Neither she nor Troy truly changes – the alleged requirement for a protagonist – but Troy refuses to change even when his desires interfere with others’ lives while Rose is the reliable lighthouse from which all the other vehicles measure their way, and in her unchanging devotion to her family comes to embody something eternal, something you can actually rely on. 

At the very least her role is as essential as his, ying to his yang, while throughout the play we are reminded of the tendrils of family and friendship that bind us, how fragile they truly are and how blinding our own hungry heart can be. (Maxson in a way suggests an African American Willy Loman.)

It starts a little slow, as the characters cut it up in the backyard, talking trash and Troy feeling his oats, but as the characters slowly reveal themselves, emotions rise and the pace quickens. Compared to the at times leisurely first act pace, the second act flashes by like a dream amidst rising stakes, building relatively quickly to the climax and the meditative ending.

Trinity acquits itself well all around.

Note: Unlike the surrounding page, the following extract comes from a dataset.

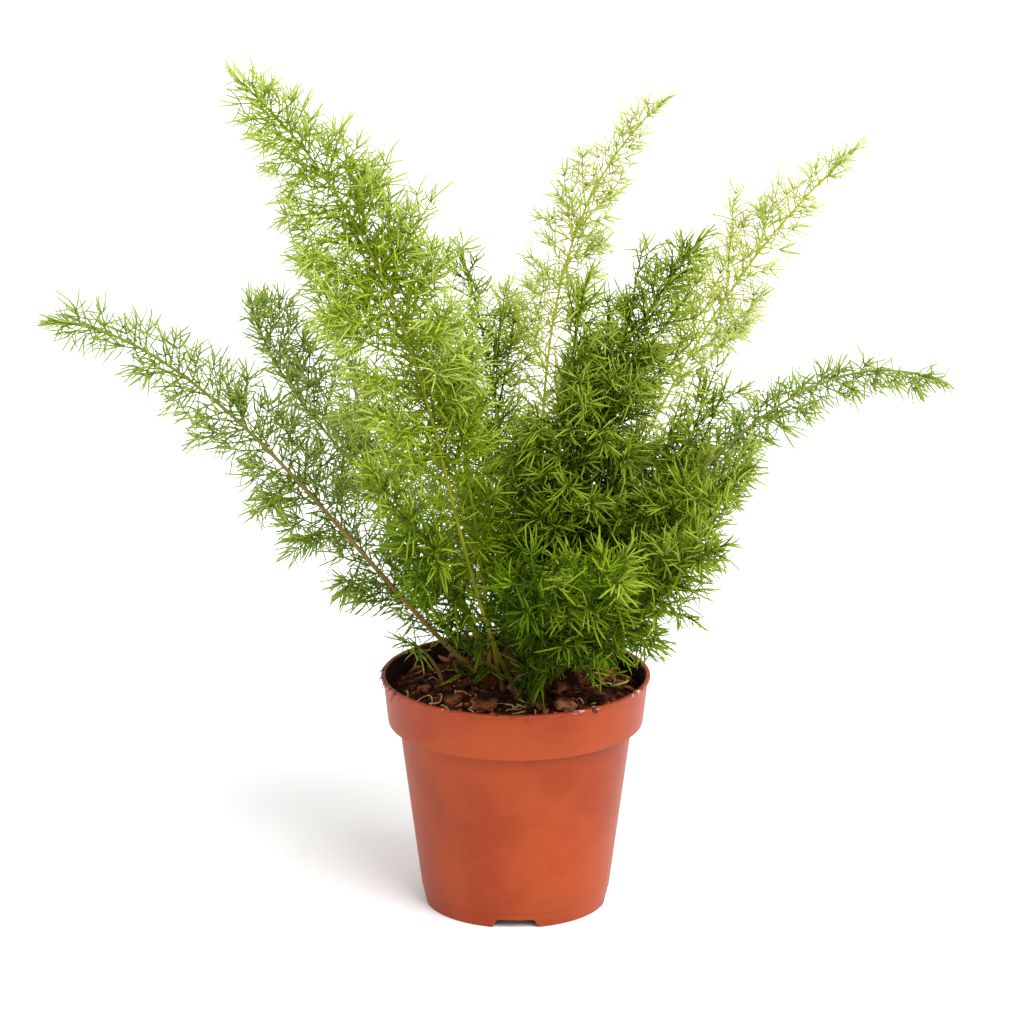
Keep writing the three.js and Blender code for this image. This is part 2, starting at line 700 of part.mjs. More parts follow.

It’s a spare production but that black box approach just reflects attention back on the actors, who across the board are excellent, with the leads Roston and Davis standing out. Well worth your time.

Fences, at Trinity Rep, Wednesday through Sunday through April 28 at 7:30 p.m., with additional 2 p.m. matinees on most Saturdays and Sundays, and two of the Wednesdays. $24-$74. 201 Washington St., Providence; (401) 351-4242.

Chris Parker is a freelance journalist (The Guardian, Undark, Daily Beast, Billboard) and author of the book, King James Brings The Land a Crown, about the Cleveland Cavaliers’ 2016 championship. He lives in Providence.